The exercise: Extract each line where the string "materials" shows up.

Data section:
-=-=-

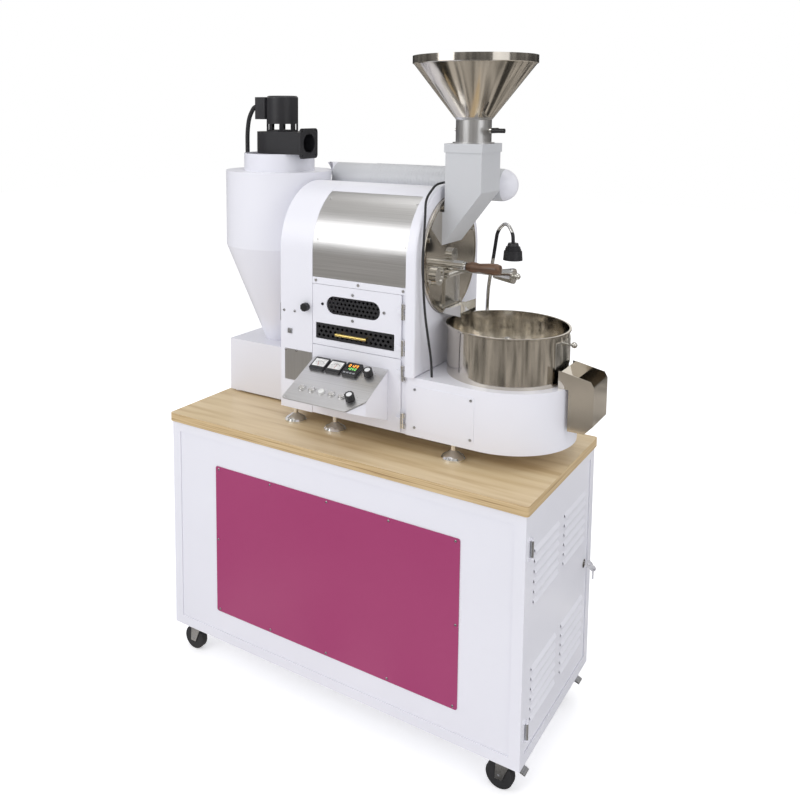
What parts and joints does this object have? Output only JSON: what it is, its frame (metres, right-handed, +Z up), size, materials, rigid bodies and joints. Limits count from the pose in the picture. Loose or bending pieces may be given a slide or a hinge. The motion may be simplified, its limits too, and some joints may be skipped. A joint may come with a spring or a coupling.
{
  "type": "drum coffee roaster on a cabinet",
  "caption": "Small drum coffee roaster with hopper, cyclone, cooling tray and control console, standing on a rolling cabinet.",
  "frame": {"origin": "on the floor under the middle of the whole object's outline", "axes": "+X towards the cooling tray, +Y to the back, +Z up; the operator stands at -Y"},
  "size_m": [1.222, 0.5613, 1.828],
  "materials": {
    "white_coat": "satin powder coat",
    "tinted": "satin powder coat",
    "pine": "clear lacquer",
    "stainless": "brushed",
    "polished": "polished",
    "dark_metal": "black paint",
    "cast": "oiled",
    "black_plastic": "moulded",
    "rubber": "tyre tread",
    "zinc": "zinc plated"
  },
  "bodies": {
    "roaster": {"tinted_plate": "tinted", "worktop": "pine", "drive_housing": "white_coat", "chassis": "white_coat", "barrel_shell": "white_coat", "front_plate": "white_coat", "face_disc": "polished", "discharge_chute": "polished", "hopper": "polished", "feed_box": "white_coat", "base_housing": "white_coat", "access_panel": "white_coat", "tray_sieve": "stainless", "chaff_box": "white_coat", "blower_housing": "dark_metal", "blower_motor": "dark_metal", "leads": "black_plastic", "work_lamp": "polished", "cabinet_panels": "white_coat", "cabinet_frame": "white_coat", "barrel_cover": "stainless", "body_fittings": "polished", "gear_motors": "cast", "cyclone": "white_coat", "cooling_tray": "polished", "face_fittings": "polished"},
    "side_door": {"side_door": "white_coat"},
    "door_lock": {"door_lock": "polished"},
    "upper_door": {"upper_door": "white_coat", "window_mesh": "dark_metal"},
    "spill_drawer": {"spill_drawer": "polished"},
    "lower_door": {"lower_door": "white_coat", "console_plate": "stainless", "panel_instruments": "black_plastic"},
    "fan_knob": {"fan_knob": "black_plastic"},
    "heat_knob": {"heat_knob": "black_plastic"},
    "air_knob": {"air_knob": "black_plastic"},
    "drum": {"drum": "cast"},
    "motor_sprocket": {"motor_sprocket": "cast"},
    "discharge_flap": {"discharge_flap": "polished"},
    "trier": {"trier": "polished"},
    "hopper_valve": {"hopper_valve": "black_plastic"},
    "stirrer": {"stirrer": "polished"},
    "tray_gate": {"tray_gate": "polished"},
    "blower_impeller": {"blower_impeller": "dark_metal"},
    "fork_front_left": {"caster_fork_front_left": "zinc"},
    "wheel_front_left": {"caster_wheel_front_left": "rubber"},
    "fork_front_right": {"caster_fork_front_right": "zinc"},
    "wheel_front_right": {"caster_wheel_front_right": "rubber"},
    "fork_rear_left": {"caster_fork_rear_left": "zinc"},
    "wheel_rear_left": {"caster_wheel_rear_left": "rubber"},
    "fork_rear_right": {"caster_fork_rear_right": "zinc"},
    "wheel_rear_right": {"caster_wheel_rear_right": "rubber"},
    "pedal_front_right": {"brake_pedal_front_right": "zinc"},
    "pedal_rear_right": {"brake_pedal_rear_right": "zinc"},
    "button_1": {"button_1": "polished"},
    "button_2": {"button_2": "polished"},
    "button_3": {"button_3": "polished"},
    "button_4": {"button_4": "polished"},
    "button_5": {"button_5": "polished"}
  },
  "joints": [
    {"name": "side_door_hinge", "type": "hinge", "parent": "roaster", "child": "side_door", "pos_m": [0.5483, -0.22208, 0.423], "axis": [0, 0, -1], "range_deg": [0, 110]},
    {"name": "lock_turn", "type": "hinge", "parent": "side_door", "child": "door_lock", "pos_m": [0.539, 0.20992, 0.423], "axis": [1, 0, 0], "range_deg": [0, 90]},
    {"name": "swivel_front_left", "type": "hinge", "parent": "roaster", "child": "fork_front_left", "pos_m": [-0.524, -0.20008, 0.092], "axis": [0, 0, 1], "continuous": true},
    {"name": "roll_front_left", "type": "hinge", "parent": "fork_front_left", "child": "wheel_front_left", "pos_m": [-0.54, -0.20008, 0.036], "axis": [0, 1, 0], "continuous": true},
    {"name": "swivel_front_right", "type": "hinge", "parent": "roaster", "child": "fork_front_right", "pos_m": [0.492, -0.20008, 0.092], "axis": [0, 0, 1], "continuous": true},
    {"name": "roll_front_right", "type": "hinge", "parent": "fork_front_right", "child": "wheel_front_right", "pos_m": [0.476, -0.20008, 0.036], "axis": [0, 1, 0], "continuous": true},
    {"name": "swivel_rear_left", "type": "hinge", "parent": "roaster", "child": "fork_rear_left", "pos_m": [-0.524, 0.21592, 0.092], "axis": [0, 0, 1], "continuous": true},
    {"name": "roll_rear_left", "type": "hinge", "parent": "fork_rear_left", "child": "wheel_rear_left", "pos_m": [-0.54, 0.21592, 0.036], "axis": [0, 1, 0], "continuous": true},
    {"name": "swivel_rear_right", "type": "hinge", "parent": "roaster", "child": "fork_rear_right", "pos_m": [0.492, 0.21592, 0.092], "axis": [0, 0, 1], "continuous": true},
    {"name": "roll_rear_right", "type": "hinge", "parent": "fork_rear_right", "child": "wheel_rear_right", "pos_m": [0.476, 0.21592, 0.036], "axis": [0, 1, 0], "continuous": true},
    {"name": "brake_front_right", "type": "hinge", "parent": "fork_front_right", "child": "pedal_front_right", "pos_m": [0.516, -0.20008, 0.077], "axis": [0, 1, 0], "range_deg": [0, 12]},
    {"name": "brake_rear_right", "type": "hinge", "parent": "fork_rear_right", "child": "pedal_rear_right", "pos_m": [0.516, 0.21592, 0.077], "axis": [0, 1, 0], "range_deg": [0, 12]},
    {"name": "upper_door_hinge", "type": "hinge", "parent": "roaster", "child": "upper_door", "pos_m": [0.14, -0.12108, 1.1], "axis": [0, 0, 1], "range_deg": [0, 105]},
    {"name": "lower_door_hinge", "type": "hinge", "parent": "roaster", "child": "lower_door", "pos_m": [0.14, -0.12108, 0.918], "axis": [0, 0, 1], "range_deg": [0, 90]},
    {"name": "drawer_slide", "type": "slide", "parent": "roaster", "child": "spill_drawer", "axis": [0, -1, 0], "range_m": [0, 0.14]},
    {"name": "fan_knob_turn", "type": "hinge", "parent": "lower_door", "child": "fan_knob", "pos_m": [0.052, -0.14775, 0.96932], "axis": [0, -0.4317, 0.902], "range_deg": [0, 270]},
    {"name": "heat_knob_turn", "type": "hinge", "parent": "lower_door", "child": "heat_knob", "pos_m": [0.051, -0.23858, 0.92586], "axis": [0, -0.4317, 0.902], "range_deg": [0, 270]},
    {"name": "button_1_press", "type": "slide", "parent": "lower_door", "child": "button_1", "axis": [0, 0.4317, -0.902], "range_m": [0, 0.003], "stiffness_N_per_m": 400},
    {"name": "button_2_press", "type": "slide", "parent": "lower_door", "child": "button_2", "axis": [0, 0.4317, -0.902], "range_m": [0, 0.003], "stiffness_N_per_m": 400},
    {"name": "button_3_press", "type": "slide", "parent": "lower_door", "child": "button_3", "axis": [0, 0.4317, -0.902], "range_m": [0, 0.003], "stiffness_N_per_m": 400},
    {"name": "button_4_press", "type": "slide", "parent": "lower_door", "child": "button_4", "axis": [0, 0.4317, -0.902], "range_m": [0, 0.003], "stiffness_N_per_m": 400},
    {"name": "button_5_press", "type": "slide", "parent": "lower_door", "child": "button_5", "axis": [0, 0.4317, -0.902], "range_m": [0, 0.003], "stiffness_N_per_m": 400},
    {"name": "air_knob_turn", "type": "hinge", "parent": "roaster", "child": "air_knob", "pos_m": [-0.175, -0.11708, 1.124], "axis": [0, -1, 0], "range_deg": [0, 270]},
    {"name": "drum_spin", "type": "hinge", "parent": "roaster", "child": "drum", "pos_m": [0.15, 0.07092, 1.283], "axis": [1, 0, 0], "continuous": true},
    {"name": "motor_spin", "type": "hinge", "parent": "roaster", "child": "motor_sprocket", "pos_m": [-0.227, 0.07092, 1.093], "axis": [1, 0, 0], "continuous": true},
    {"name": "discharge_hinge", "type": "hinge", "parent": "roaster", "child": "discharge_flap", "pos_m": [0.1943, 0.07092, 1.231], "axis": [0, -1, 0], "range_deg": [0, 55]},
    {"name": "trier_pull", "type": "slide", "parent": "roaster", "child": "trier", "axis": [1, 0, 0], "range_m": [0, 0.03]},
    {"name": "valve_turn", "type": "hinge", "parent": "roaster", "child": "hopper_valve", "pos_m": [0.245, 0.07092, 1.6295], "axis": [1, 0, 0], "range_deg": [0, 90]},
    {"name": "stirrer_spin", "type": "hinge", "parent": "roaster", "child": "stirrer", "pos_m": [0.357, 0.07092, 1.024], "axis": [0, 0, 1], "continuous": true},
    {"name": "gate_slide", "type": "hinge", "parent": "roaster", "child": "tray_gate", "pos_m": [0.357, 0.07092, 1.024], "axis": [0, 0, 1], "range_deg": [0, 42]},
    {"name": "impeller_spin", "type": "hinge", "parent": "roaster", "child": "blower_impeller", "pos_m": [-0.429, 0.10992, 1.547], "axis": [0, 0, 1], "continuous": true}
  ],
  "couplings": [
    {"joint": "motor_spin", "follows": "drum_spin", "ratio": 2.4}
  ]
}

-=-=-

Task solution:
What parts and joints does this object have? Output only JSON: what it is, its frame (metres, right-handed, +Z up), size, materials, rigid bodies and joints. Limits count from the pose in the picture. Loose or bending pieces may be given a slide or a hinge. The motion may be simplified, its limits too, and some joints may be skipped. A joint may come with a spring or a coupling.
  "materials": {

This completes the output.